Short task →
Please repeat all of the listing exactly.

Source data →
════════════════════

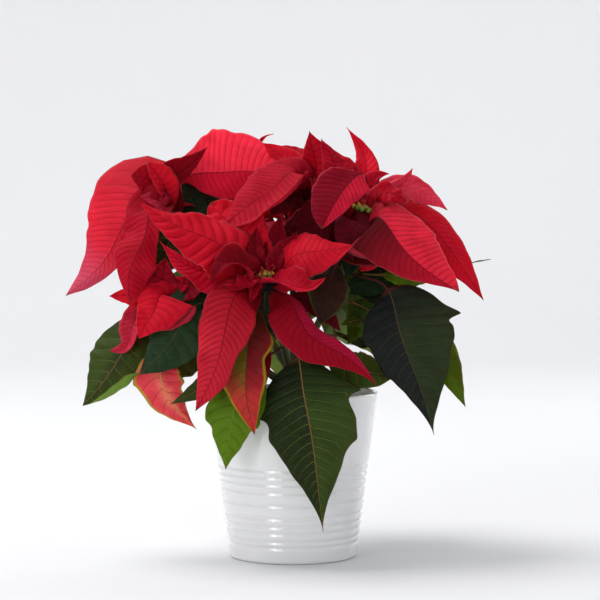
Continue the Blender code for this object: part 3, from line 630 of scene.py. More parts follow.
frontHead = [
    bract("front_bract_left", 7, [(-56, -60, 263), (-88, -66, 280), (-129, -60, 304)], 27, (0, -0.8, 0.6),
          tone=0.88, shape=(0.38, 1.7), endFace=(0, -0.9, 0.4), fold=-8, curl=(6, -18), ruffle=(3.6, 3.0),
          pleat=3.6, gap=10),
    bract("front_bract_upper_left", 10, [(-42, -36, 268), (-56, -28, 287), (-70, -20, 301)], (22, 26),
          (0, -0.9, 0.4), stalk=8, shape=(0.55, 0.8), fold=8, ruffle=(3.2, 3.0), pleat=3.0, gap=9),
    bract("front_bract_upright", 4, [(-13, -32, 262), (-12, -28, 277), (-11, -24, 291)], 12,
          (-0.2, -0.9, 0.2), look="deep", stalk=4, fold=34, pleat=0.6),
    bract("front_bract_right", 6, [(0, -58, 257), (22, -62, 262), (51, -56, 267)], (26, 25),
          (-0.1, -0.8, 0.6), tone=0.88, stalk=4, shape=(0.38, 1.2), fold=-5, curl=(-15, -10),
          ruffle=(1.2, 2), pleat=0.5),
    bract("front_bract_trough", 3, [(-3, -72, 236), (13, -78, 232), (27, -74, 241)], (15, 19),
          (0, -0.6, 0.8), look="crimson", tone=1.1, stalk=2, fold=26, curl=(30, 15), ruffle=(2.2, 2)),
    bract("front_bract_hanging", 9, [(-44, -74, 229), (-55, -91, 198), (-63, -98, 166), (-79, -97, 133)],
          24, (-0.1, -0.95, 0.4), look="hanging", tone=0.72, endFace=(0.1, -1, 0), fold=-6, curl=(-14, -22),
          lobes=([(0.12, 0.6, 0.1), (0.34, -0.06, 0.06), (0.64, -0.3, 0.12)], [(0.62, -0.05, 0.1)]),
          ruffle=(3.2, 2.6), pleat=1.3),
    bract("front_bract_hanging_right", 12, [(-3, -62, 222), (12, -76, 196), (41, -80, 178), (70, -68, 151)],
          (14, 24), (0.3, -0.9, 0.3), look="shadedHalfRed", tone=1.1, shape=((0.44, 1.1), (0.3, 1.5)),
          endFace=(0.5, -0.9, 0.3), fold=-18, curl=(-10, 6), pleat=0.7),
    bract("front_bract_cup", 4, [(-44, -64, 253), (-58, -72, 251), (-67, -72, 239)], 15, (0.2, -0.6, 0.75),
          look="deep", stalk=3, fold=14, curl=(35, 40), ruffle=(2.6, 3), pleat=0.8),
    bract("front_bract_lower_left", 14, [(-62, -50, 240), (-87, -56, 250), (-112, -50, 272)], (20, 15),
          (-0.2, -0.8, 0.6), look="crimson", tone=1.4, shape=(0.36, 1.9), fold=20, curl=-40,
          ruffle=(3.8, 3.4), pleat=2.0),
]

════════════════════

Written solution →
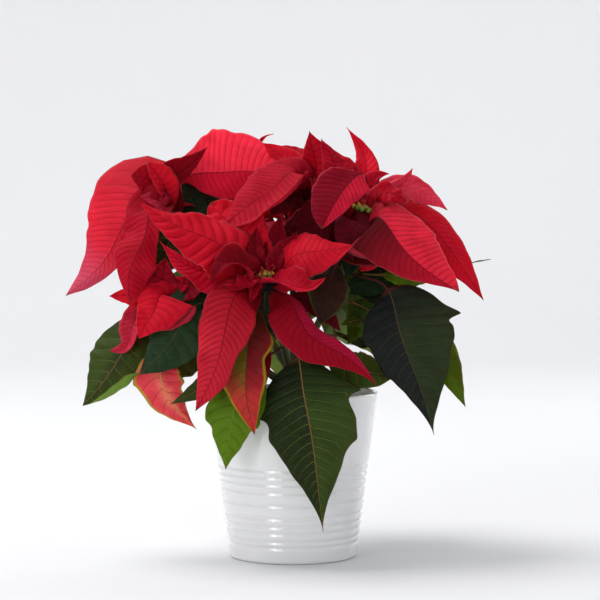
Continue the Blender code for this object: part 3, from line 630 of scene.py. More parts follow.
frontHead = [
    bract("front_bract_left", 7, [(-56, -60, 263), (-88, -66, 280), (-129, -60, 304)], 27, (0, -0.8, 0.6),
          tone=0.88, shape=(0.38, 1.7), endFace=(0, -0.9, 0.4), fold=-8, curl=(6, -18), ruffle=(3.6, 3.0),
          pleat=3.6, gap=10),
    bract("front_bract_upper_left", 10, [(-42, -36, 268), (-56, -28, 287), (-70, -20, 301)], (22, 26),
          (0, -0.9, 0.4), stalk=8, shape=(0.55, 0.8), fold=8, ruffle=(3.2, 3.0), pleat=3.0, gap=9),
    bract("front_bract_upright", 4, [(-13, -32, 262), (-12, -28, 277), (-11, -24, 291)], 12,
          (-0.2, -0.9, 0.2), look="deep", stalk=4, fold=34, pleat=0.6),
    bract("front_bract_right", 6, [(0, -58, 257), (22, -62, 262), (51, -56, 267)], (26, 25),
          (-0.1, -0.8, 0.6), tone=0.88, stalk=4, shape=(0.38, 1.2), fold=-5, curl=(-15, -10),
          ruffle=(1.2, 2), pleat=0.5),
    bract("front_bract_trough", 3, [(-3, -72, 236), (13, -78, 232), (27, -74, 241)], (15, 19),
          (0, -0.6, 0.8), look="crimson", tone=1.1, stalk=2, fold=26, curl=(30, 15), ruffle=(2.2, 2)),
    bract("front_bract_hanging", 9, [(-44, -74, 229), (-55, -91, 198), (-63, -98, 166), (-79, -97, 133)],
          24, (-0.1, -0.95, 0.4), look="hanging", tone=0.72, endFace=(0.1, -1, 0), fold=-6, curl=(-14, -22),
          lobes=([(0.12, 0.6, 0.1), (0.34, -0.06, 0.06), (0.64, -0.3, 0.12)], [(0.62, -0.05, 0.1)]),
          ruffle=(3.2, 2.6), pleat=1.3),
    bract("front_bract_hanging_right", 12, [(-3, -62, 222), (12, -76, 196), (41, -80, 178), (70, -68, 151)],
          (14, 24), (0.3, -0.9, 0.3), look="shadedHalfRed", tone=1.1, shape=((0.44, 1.1), (0.3, 1.5)),
          endFace=(0.5, -0.9, 0.3), fold=-18, curl=(-10, 6), pleat=0.7),
    bract("front_bract_cup", 4, [(-44, -64, 253), (-58, -72, 251), (-67, -72, 239)], 15, (0.2, -0.6, 0.75),
          look="deep", stalk=3, fold=14, curl=(35, 40), ruffle=(2.6, 3), pleat=0.8),
    bract("front_bract_lower_left", 14, [(-62, -50, 240), (-87, -56, 250), (-112, -50, 272)], (20, 15),
          (-0.2, -0.8, 0.6), look="crimson", tone=1.4, shape=(0.36, 1.9), fold=20, curl=-40,
          ruffle=(3.8, 3.4), pleat=2.0),
]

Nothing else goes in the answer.